There are more obscure ones that he’s on track for, such as:
- UGA and SEC record for average gain per play for career – 8.32 (held by Johnny Manziel at 8.30).
- UGA career passer rating – 159.02.
- Average gain per pass attempt for career – Currently 9.05.
It goes on from there, actually. The names that will be listed below Bennett’s in Georgia’s permanent record will include Aaron Murray, Eric Zeier, David Greene, Matthew Stafford and Jake Fromm, among others. Pretty cool for a kid who grew up in Pierce County pretending to be the Georgia quarterback while playing in his backyard.
Don’t bother updating Bennett on his stats, though.
“I’d say I’m as updated as I want to be,” he said matter-of-factly. “Not yet. We’ve still got ... one more game left. All that stuff will still be there after that if I do want to look at it eventually. But now’s not the time.”
That in-the-moment attitude is what has made Bennett the stuff of legend. That goes for his teammates, too. They’ve also marveled at the accomplishments and moments that Bennett has compiled before their eyes.
But with Ohio State barely in the rearview mirror and TCU directly ahead, nobody dressed in a Georgia uniform is ready to talk nostalgia.
“I’m not sure if he can come back and play again next season. We’d take him, for sure,” sophomore center Sedrick Van Pran joked. “But his legend isn’t over. We have one more game to play, and we look forward to it.”
Said senior running back Kenny McIntosh: “He’s got one more game to get, then y’all can call him a legend. He’s already a legend, but you can’t call him that yet because the job’s not done. Not right now.”
The truth is, self-deprecation – and self-analysis – also are defining traits for Bennett. Saturday’s fourth-quarter comeback, he said, was preceded by “a 30-minute period there where I just played bad football. So, we’ve got to fix that.”

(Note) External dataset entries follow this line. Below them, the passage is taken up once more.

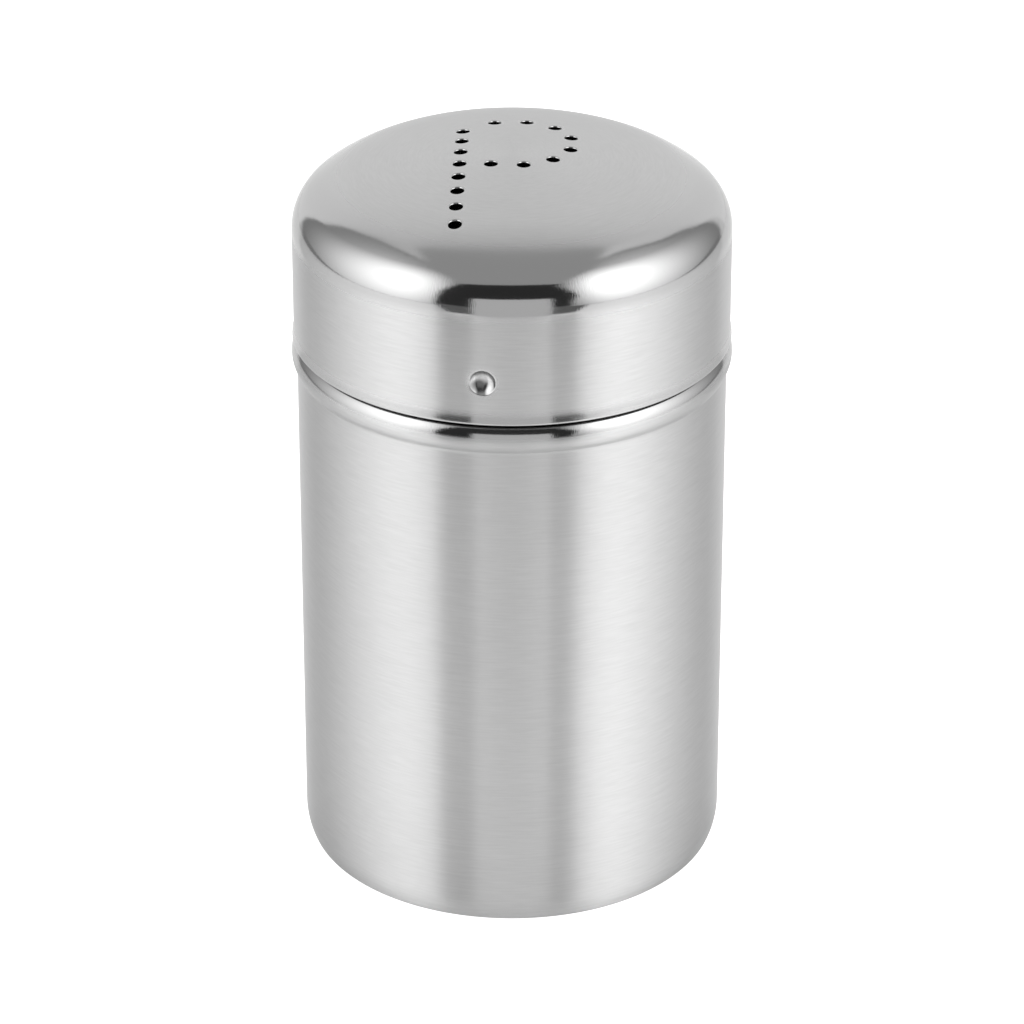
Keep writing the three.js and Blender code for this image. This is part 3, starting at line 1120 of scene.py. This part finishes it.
        along = places[:, 2] - distance - (self.shoulder_centre[1] - self.radius)
        polish = band(along, self.shoulder_start, self.shoulder_end)
        bowl_shade = np.zeros(len(places))
        for dimple in self.dimples:
            middle = self.on_skirt(dimple.bearing, np.array([[0.0, dimple.height]]))
            polish += dimple.polish * fade(nearest(places, middle), *dimple.polish_end)
            # Painted shade at the foot of each dimple's bowl.
            bowl_shade += dimple.bowl_shade_at(places, self.low)
        polish += self.lip_polish * fade(height, *self.lip_end)
        polish += self.rim_polish * fade(hole_gaps, *self.rim_end) * on_top
        paint(piece, "polish", polish)

        # Painted shade: the holes' walls, the inside skin under the dome and the underside of the lip.
        walls = fade(hole_gaps, *self.wall_end) * smooth(below_skin, *self.wall_start) * on_top
        inside = self.inside_shade * smooth(below_skin, *self.inside_start) * on_top
        under = self.under_shade * fade(height, *self.under_end)
        paint(piece, "shade", np.maximum(walls, inside) + under + bowl_shade)

        piece.data.materials.append(self.finish.material())
        piece.data.materials.append(self.dome_finish.material())
        on_dome = vectors(piece.data.polygons, "center")[:, 2] / MM > self.shoulder_centre[1]
        piece.data.polygons.foreach_set("material_index", on_dome.astype(np.int32))


# Studio


@dataclass(frozen=True)
class SoftBox:
    """One soft box beside the table: its front, its lamp, and the rim of the tent's card behind it.

    Each place is (distance behind the object, height), in millimetres.
    """

    name: str
    side: float
    front: tuple[Pair, ...]
    lamp: Pair
    lamp_radiance: float
    rim: tuple[Pair, ...]
    tent_radiance: float


@dataclass(frozen=True)
class FloorPool:
    """A bell-shaped pool of light or shade that the steel sees on the floor, the same left and right."""

    radiance: float
    place: Pair
    spread: Pair
    turn: float = 0.0


LEFT_BOX = SoftBox(
    name="left",
    side=-1.0,
    front=((-578.0, 2.0), (-578.0, 450.0), (-700.0, 1070.0)),
    lamp=(-243.0, 369.0),
    lamp_radiance=2.36,
    rim=(
        *((80.0, 1077.0), (222.0, 877.0), (322.0, 752.0), (373.0, 622.0), (426.0, 499.0)),
        *((480.0, 396.0), (503.0, 330.0), (500.0, 160.0), (494.0, 83.0), (414.0, 2.0)),
    ),
    tent_radiance=0.85,
)
RIGHT_BOX = SoftBox(
    name="right",
    side=1.0,
    front=((-800.0, 2.0), (-800.0, 150.0), (-690.0, 330.0), (-690.0, 450.0), (-860.0, 1070.0)),
    lamp=(-275.0, 423.0),
    lamp_radiance=2.79,
    rim=(
        *((110.0, 1090.0), (215.0, 900.0), (253.0, 751.0), (300.0, 612.0), (377.0, 513.0)),
        *((435.0, 393.0), (440.0, 290.0), (437.0, 206.0), (428.0, 90.0), (400.0, 2.0)),
    ),
    tent_radiance=1.02,
)


def rectangle(half: float, first: Pair, second: Pair) -> list[Place]:
    """Corners of a rectangle, as far to the left as to the right, between two lines at (y, height)."""
    return [(-half, *first), (half, *first), (half, *second), (-half, *second)]


@dataclass
class Studio:
    """A plain light tent: glossy white floor, two big soft boxes, a pale back, a dark room in front."""

    half_width: float = 450.0
    boxes: tuple[SoftBox, ...] = (LEFT_BOX, RIGHT_BOX)
    box_radiance: float = 0.33
    lamp_spread: Pair = (252.0, 356.0)
    box_gap: float = 22.0  # between a soft box and the rim of the tent's card behind it
    box_top: Pair = (0.0, 1070.0)
    box_foot: tuple[Pair, ...] = ((385.0, 62.0), (240.0, 50.0), (90.0, 14.0), (-20.0, 2.0))
    card_foot: float = 2.0  # the cards hang just clear of the floor
    side_end: float = 560.0  # how far back the tent's side cards reach
    side_top_end: float = 120.0
    top_height: float = 1100.0
    top_half_width: float = 500.0
    top_ends: Pair = (-735.0, 300.0)  # its front and its back edge
    top_radiance: float = 0.52
    back_half_width: float = 455.0
    back_ends: Pair = (540.0, 300.0)  # its foot and its top
    back_seam: float = 5.0  # how far its top stays below the tent's top card
    back_low_radiance: float = 1.3
    back_high_radiance: float = 0.8
    card_distance: float = 180.0
    card_half_width: float = 61.0
    card_height: float = 135.0
    card_radiance: float = 0.82
    flag_distance: float = 215.0  # of a dim card that lies on the floor in front
    flag_side: tuple[Pair, ...] = ((118.0, -200.0), (1130.0, -1390.0))
    flag_height: float = 1.0
    flag_radiance: float = 0.2
    room_span: float = 1400.0
    room_heights: Pair = (-400.0, 2000.0)
    room_radiance: float = 0.35
    dark_radiance: float = 0.045
    floor_ends: Pair = (-1390.0, 540.0)
    floor_glow: float = 0.95
    mirrored_floor_glow: float = 0.47
    pools: tuple[FloorPool, ...] = (
        FloorPool(0.5, (61.0, -137.0), (20.0, 72.0), np.radians(24.0)),
        FloorPool(-0.25, (23.0, -18.0), (11.0, 14.0)),
    )
    floor_gloss: float = 0.36
    floor_roughness: float = 0.1
    floor_colour: str = "#BFBFBF"

    def glow(self, name: str, radiance: Light) -> bpy.types.Material:
        """Makes a glowing material.

        Args:
            name: the material's name.
            radiance: its brightness, where 1 is white, or a function that makes nodes for it.

        Returns:
            The material.
        """
        material = bpy.data.materials.new(name)
        add = start_nodes(material)
        strength = radiance(add) if callable(radiance) else radiance
        light = add("Emission", {"Color": linear(WHITE), "Strength": strength})
        add("OutputMaterial", {"Surface": light})
        return material

    def bell(self, add: Adder, place: Output, middle: Place, spread: Place, turn: float = 0.0) -> Output:
        """A bell-shaped fall from 1 at its middle.

        Args:
            add: adds a node.
            place: the output with the place that is lit, in metres.
            middle: where the bell is highest, in millimetres.
            spread: how broad it is along each axis, in millimetres.
            turn: how far it is turned round the vertical axis.

        Returns:
            The output of exp(-d^2 / 2), where d is the distance to the middle in spreads.
        """
        settings = {
            "Vector": place,
            "Location": tuple(np.array(middle) * MM),
            "Rotation": (0.0, 0.0, turn),
            "Scale": tuple(np.array(spread) * MM),
        }
        away = add("Mapping", settings, vector_type="TEXTURE")
        square = add("VectorMath", {0: away, 1: away}, "Value", operation="DOT_PRODUCT")
        fall = add("Math", {0: square, 1: -0.5}, operation="MULTIPLY")
        return add("Math", {0: fall}, operation="EXPONENT")

    def soft_box_light(self, add: Adder, box: SoftBox) -> Output:
        """Radiance of a soft box: dim cloth with a tall bell-shaped glow of the lamp behind it.

        Args:
            add: adds a node.
            box: the soft box.

        Returns:
            The output of the sum of cloth and lamp.
        """
        place = add("TexCoord", {}, "Object")
        flat = add("VectorMath", {0: place, 1: (0.0, 1.0, 1.0)}, operation="MULTIPLY")
        bell = self.bell(add, flat, (0.0, *box.lamp), (ANY_SPREAD, *self.lamp_spread))
        sums = {0: bell, 1: box.lamp_radiance, 2: self.box_radiance}
        return add("Math", sums, operation="MULTIPLY_ADD")

    def mirrored_floor_light(self, add: Adder) -> Output:
        """What the steel sees of the floor: even light, a long pool of it in front, shade by the foot.

        Args:
            add: adds a node.

        Returns:
            The output of their sum.
        """
        place = add("TexCoord", {}, "Object")
        parts = add("SeparateXYZ", {0: place}).node.outputs
        aside = add("Math", {0: parts["X"]}, operation="ABSOLUTE")
        folded = add("CombineXYZ", {0: aside, 1: parts["Y"]})
        light = self.mirrored_floor_glow
        for pool in self.pools:
            bell = self.bell(add, folded, (*pool.place, 0.0), (*pool.spread, ANY_SPREAD), pool.turn)
            sums = {0: bell, 1: pool.radiance, 2: light}
            light = add("Math", sums, operation="MULTIPLY_ADD")
        return light

    def backdrop_light(self, add: Adder) -> Output:
        """Radiance of the backdrop, which falls evenly from its foot to its top.

        Args:
            add: adds a node.

        Returns:
            The output of the radiance.
        """
        place = add("TexCoord", {}, "Object")
        height = add("SeparateXYZ", {0: place}, "Z")
        top = self.top_height * MM
        fall = {0: height, 2: top, 3: self.back_low_radiance, 4: self.back_high_radiance}
        return add("MapRange", fall)

    def sheet(self, name: str, corners: list[Place], material: bpy.types.Material) -> bpy.types.Object:
        """A flat sheet of the studio, which is stage and no part of the object.

        Args:
            name: the sheet's name.
            corners: its corners in order, in millimetres.
            material: what it is made of.

        Returns:
            The new object.
        """
        mesh = bpy.data.meshes.new(name)
        mesh.from_pydata((np.array(corners) * MM).tolist(), [], [list(range(len(corners)))])
        mesh.materials.append(material)
        sheet = link(name, mesh)
        return sheet

    def card(self, name: str, corners: list[Place], radiance: Light) -> None:
        """Hangs a flat glowing card that the steel mirrors and the camera doesn't see."""
        self.sheet(name, corners, self.glow(name, radiance)).visible_camera = False

    def build_cards(self) -> None:
        """Hangs the tent's cards round the table.

        A soft box is round at the back and hangs clear of the floor there, and behind it, past a narrow
        gap, a side card of the tent follows its edge.
        """
        foot, high = self.card_foot, self.top_height
        corner = [(self.side_end, foot), (self.side_end, high), (self.side_top_end, high)]
        for box in self.boxes:
            x = box.side * self.half_width
            edge = (np.array(box.rim[:-1]) - self.box_gap).tolist()
            outline = [*box.front, self.box_top, *edge, *self.box_foot]
            light = partial(self.soft_box_light, box=box)
            self.card(f"soft_box_{box.name}", [(x, *place) for place in outline], light)
            behind = [(x, *place) for place in [*box.rim, *corner]]
            self.card(f"tent_{box.name}", behind, box.tent_radiance)

        near, far = self.top_ends
        top = rectangle(self.top_half_width, (near, high), (far, high))
        self.card("tent_top", top, self.top_radiance)
        low_end, high_end = self.back_ends
        back = rectangle(self.back_half_width, (low_end, foot), (high_end, high - self.back_seam))
        self.card("tent_back", back, self.backdrop_light)

        near = -self.card_distance
        front = rectangle(self.card_half_width, (near, foot), (near, self.card_height))
        self.card("front_card", front, self.card_radiance)
        half = self.card_half_width * self.flag_distance / self.card_distance
        right_side = [(half, -self.flag_distance), *self.flag_side]
        left_side = [(-x, y) for x, y in right_side[::-1]]
        flag = [(x, y, self.flag_height) for x, y in right_side + left_side]
        self.card("front_flag", flag, self.flag_radiance)

    def build_room(self) -> None:
        """Stands a dim room round the tent, dark behind the camera, which only the steel sees."""
        span = self.room_span
        base, top = self.room_heights
        ring = [(-span, -span), (span, -span), (span, span), (-span, span)]
        sides = ("front", "right", "back", "left")
        for side, first, second in zip(sides, ring, ring[1:] + ring[:1]):
            corners = [(*first, base), (*second, base), (*second, top), (*first, top)]
            radiance = self.dark_radiance if side == "front" else self.room_radiance
            self.card(f"room_{side}", corners, radiance)
        self.card("room_ceiling", [(*corner, top) for corner in ring], self.room_radiance)

    def build_floor(self) -> None:
        """Lays the glossy white floor between the soft boxes.

        It stays white for the camera and keeps the object's shadow.
        """
        material = bpy.data.materials.new("white_floor")
        add = start_nodes(material)
        path = add("LightPath", {}, "Is Camera Ray").node
        shares = {
            "Is Camera Ray": self.floor_glow,
            "Is Glossy Ray": self.mirrored_floor_light(add),
            "Is Transmission Ray": self.floor_glow,
        }
        strength = 0.0
        for ray, share in shares.items():
            sums = {0: path.outputs[ray], 1: share, 2: strength}
            strength = add("Math", sums, operation="MULTIPLY_ADD")
        glow = add("Emission", {"Color": linear(WHITE), "Strength": strength})
        matt = add("BsdfDiffuse", {"Color": linear(self.floor_colour)})
        shine = {"Color": linear(WHITE), "Roughness": self.floor_roughness}
        gloss = add("BsdfAnisotropic", shine)
        acrylic = add("MixShader", {0: self.floor_gloss, 1: matt, 2: gloss})
        add("OutputMaterial", {"Surface": add("AddShader", {0: glow, 1: acrylic})})
        near, far = self.floor_ends
        self.sheet("floor", rectangle(self.half_width, (near, 0.0), (far, 0.0)), material)

    def build_world(self) -> None:
        """Fills the world with plain white, seen past the floor's end."""
        world = bpy.data.worlds.new("white_world")
        add = start_nodes(world)
        add("OutputWorld", {"Surface": add("Background", {"Color": linear(WHITE), "Strength": 1.0})})
        bpy.context.scene.world = world

    def build(self) -> None:
        """Sets up the whole studio."""
        self.build_floor()
        self.build_cards()
        self.build_room()
        self.build_world()


@dataclass
class ViewCamera:
    """The camera at the photograph's angle: 27.4 degrees above level, square to the front."""

    elevation: float = np.radians(27.37)
    distance: float = 587.9
    target_height: float = 41.6
    focal_pixels: float = 4965.5
    sensor: float = 36.0

    def build(self) -> None:
        """Creates the camera and makes it the scene's."""
        data = bpy.data.cameras.new("view_camera")
        data.sensor_width = self.sensor
        data.lens = self.focal_pixels * self.sensor / PHOTO_WIDTH
        camera = link("view_camera", data)
        away = Vector((0.0, -np.cos(self.elevation), np.sin(self.elevation)))
        camera.location = (Vector((0.0, 0.0, self.target_height)) + away * self.distance) * MM
        camera.rotation_euler = away.to_track_quat("Z", "Y").to_euler()
        bpy.context.scene.camera = camera


def main() -> None:
    """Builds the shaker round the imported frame, and the studio that shows it."""
    logging.basicConfig(level=logging.INFO, format="%(name)s: %(message)s")
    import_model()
    scene = bpy.context.scene
    scene.view_settings.view_transform = "Standard"
    ViewCamera().build()

    _, can_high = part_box("can")
    lid_low, lid_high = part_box("lid")
    lid = Lid(low=lid_low.z / MM, reach=lid_high.x / MM)
    can = Can(neck_top=can_high.z / MM, bead_reach=can_high.x / MM)
    grooves = [Groove(dimple.bearing, lid.low + dimple.height) for dimple in lid.dimples]

    can_shell = can.build(grooves)
    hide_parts("can")
    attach(can_shell, "can")
    log.info("can_shell: %d faces", len(can_shell.data.polygons))

    lid_shell = lid.build()
    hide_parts("lid")
    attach(lid_shell, "lid")
    log.info("lid_shell: %d faces", len(lid_shell.data.polygons))

    Studio().build()


if __name__ == "__main__":
    main()
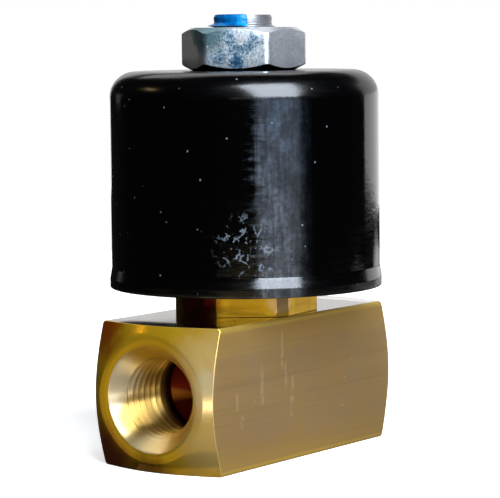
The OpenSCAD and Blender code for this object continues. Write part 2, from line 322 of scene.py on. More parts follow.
class Paint:
    """One Principled material. Each method adds a node and returns its output."""

    def __init__(self, name, **settings):
        self.material = bpy.data.materials.new(name)
        self.material.use_nodes = True
        self.nodes = self.material.node_tree.nodes
        self.links = self.material.node_tree.links
        self.shader = self.nodes["Principled BSDF"]
        for socket, value in settings.items():
            self.put(self.shader, socket.replace("_", " "), value)
        self.position = self.nodes.new("ShaderNodeTexCoord").outputs["Object"]

    def put(self, node, socket, value):
        if isinstance(value, bpy.types.NodeSocket):
            self.links.new(value, node.inputs[socket])
        else:
            node.inputs[socket].default_value = value

    def set(self, socket, value):
        self.put(self.shader, socket, value)

    def math(self, operation, *values):
        node = self.nodes.new("ShaderNodeMath")
        node.operation = operation
        for i, value in enumerate(values):
            self.put(node, i, value)
        return node.outputs[0]

    def times(self, first, *others):
        for value in others:
            first = self.math("MULTIPLY", first, value)
        return first

    def plus(self, a, b):
        return self.math("ADD", a, b)

    def minus(self, a, b):
        return self.math("SUBTRACT", a, b)

    def stretch(self, x, y, z, vector=None):
        """Coordinates times x, y and z, which are per metre."""
        node = self.nodes.new("ShaderNodeVectorMath")
        node.operation = "MULTIPLY"
        self.put(node, 0, vector or self.position)
        node.inputs[1].default_value = (x, y, z)
        return node.outputs[0]

    def split(self, vector=None):
        node = self.nodes.new("ShaderNodeSeparateXYZ")
        self.put(node, 0, vector or self.position)
        return node.outputs

    def turned(self, axis, centre_z=0.0):
        """Coordinates (along the axis, distance from it), for marks that run round a turned piece."""
        x, y, z = self.split()
        if axis == "X":
            along, a, b = x, y, self.minus(z, centre_z)
        else:
            along, a, b = z, x, y
        square = self.plus(self.times(a, a), self.times(b, b))
        node = self.nodes.new("ShaderNodeCombineXYZ")
        self.put(node, 0, along)
        self.put(node, 1, self.math("SQRT", square))
        return node.outputs[0]

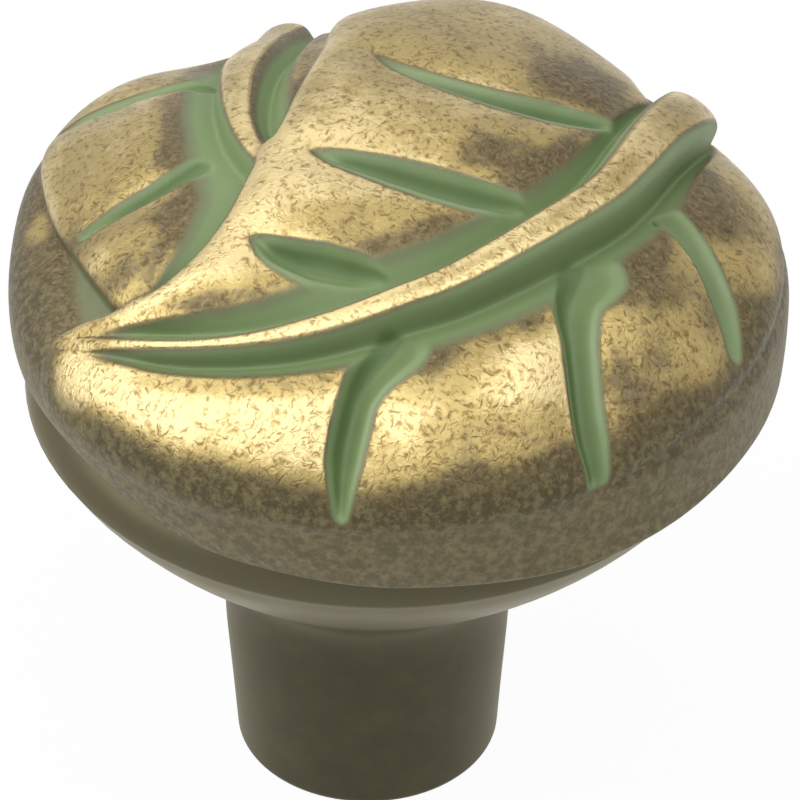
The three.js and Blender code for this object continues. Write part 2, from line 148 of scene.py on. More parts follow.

A couple of national pundits zeroed in Saturday on some postgame comments from Smart about Bennett that fell far from flattery. Bennett said he appreciates the objective lens through which Smart and offensive coordinator Todd Monken coach him and that it’s part of what makes him – and Georgia – successful.
“We’re trying to be perfect,” Bennett said. “We’re trying to do everything we can to make every play work perfectly, and when it doesn’t, we’re not happy. That’s why I trust my coach. It doesn’t really matter what other people hear on the outside because I know there’s truth there. And he’s right. I do need to play better.”
That statement, above all, underscores why Georgia has been so good under the overachieving former walk-on. Notably, he’s 25 years old and has been playing college football for six years now. But what he hasn’t done is rest on his laurels at any stage.
His progress as a quarterback has been built upon exponentially year after year. Sure, there’s a little gunslinger moxie mixed in there, but that’s a product of compounded confidence based on previous successes.
It’s the real-time, incremental improvements made beyond the prime-time glare in practice week-to-week that have made Bennett into the quarterback the world will watch on the biggest stage – again – Monday night. If he helps the Bulldogs pull off back-to-back national titles, statistics won’t be needed to validate Bennett’s legacy among Georgia quarterbacks.
“I don’t know, I try to see things for what they are, and I don’t let people tell me what they are,” Bennett said. “I try to figure that out on my own. I think I’ve done a pretty good job of that.”